Many other top rugby players feel the same way about Lomu. He will be remembered as a legend’s legend.
I had an opportunity to interview Bok captain Jean de Villiers in Cape Town earlier this year. Afterwards, De Villiers informed me that Lomu was in South Africa to shoot a documentary. De Villiers was excited to show me a picture on his phone of himself and the former All Blacks winger.

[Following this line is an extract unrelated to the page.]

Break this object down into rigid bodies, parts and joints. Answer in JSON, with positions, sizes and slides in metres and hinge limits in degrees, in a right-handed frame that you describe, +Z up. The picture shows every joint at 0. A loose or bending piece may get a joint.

I asked De Villiers what he thought about the Lomu vs Julian Savea debate. His reply was short yet powerful: ‘There is only one Jonah Lomu.'
All Blacks coach Steve Hansen believes that Savea has already surpassed Lomu on several fronts. Hansen feels that Savea has more weapons in his attacking arsenal. The incumbent All Blacks No 11 recently eclipsed Lomu for Test tries, and equalled the record held by Habana and Lomu (eight) for the most tries in a single World Cup tournament. Savea also has a World Cup winner's medal, something that eluded Lomu and the past generation of All Blacks.
All of which is not relevant to the argument. Again, this is the opinion of Savea himself, who was asked the question in the buildup to their 2015 World Cup semi-final against the Boks.
Did he feel that he had surpassed Lomu? The question itself said much for the psyche of a rugby media, and indeed a greater rugby community, that is still obsessed with Lomu some two decades after the 1995 tournament. Savea was sincere when he said Lomu would never be equalled or bettered.
Lomu’s records and stats may eventually be bettered, but nothing will change the fact that he was the first of his kind and rugby’s first true superstar. He didn’t emulate anybody else at that 1995 World Cup. He left an indelible mark as Jonah Lomu: a giant whose attitude and ability were in perfect alignment, a player who invaded the minds of the opposition and a player who was nearly impossible to stop.
Twenty years from now, people will still be talking about Lomu bulldozing England fullback Mike Catt in that 1995 semi-final at Newlands. People will still be making comparisons between Lomu and the next No 11. They will talk up the next youngster with a similar combination of power and pace as if he could possibly live up to the legacy.
Again, the debate itself should be seen as a tribute to Lomu. The comparisons have been made since Lomu retired from Test rugby in 2002. They will be made in the wake of his death, and on the 30th, 40th and 50th anniversaries of that unforgettable 1995 World Cup tournament. Lomu’s impact on the sport will never be forgotten.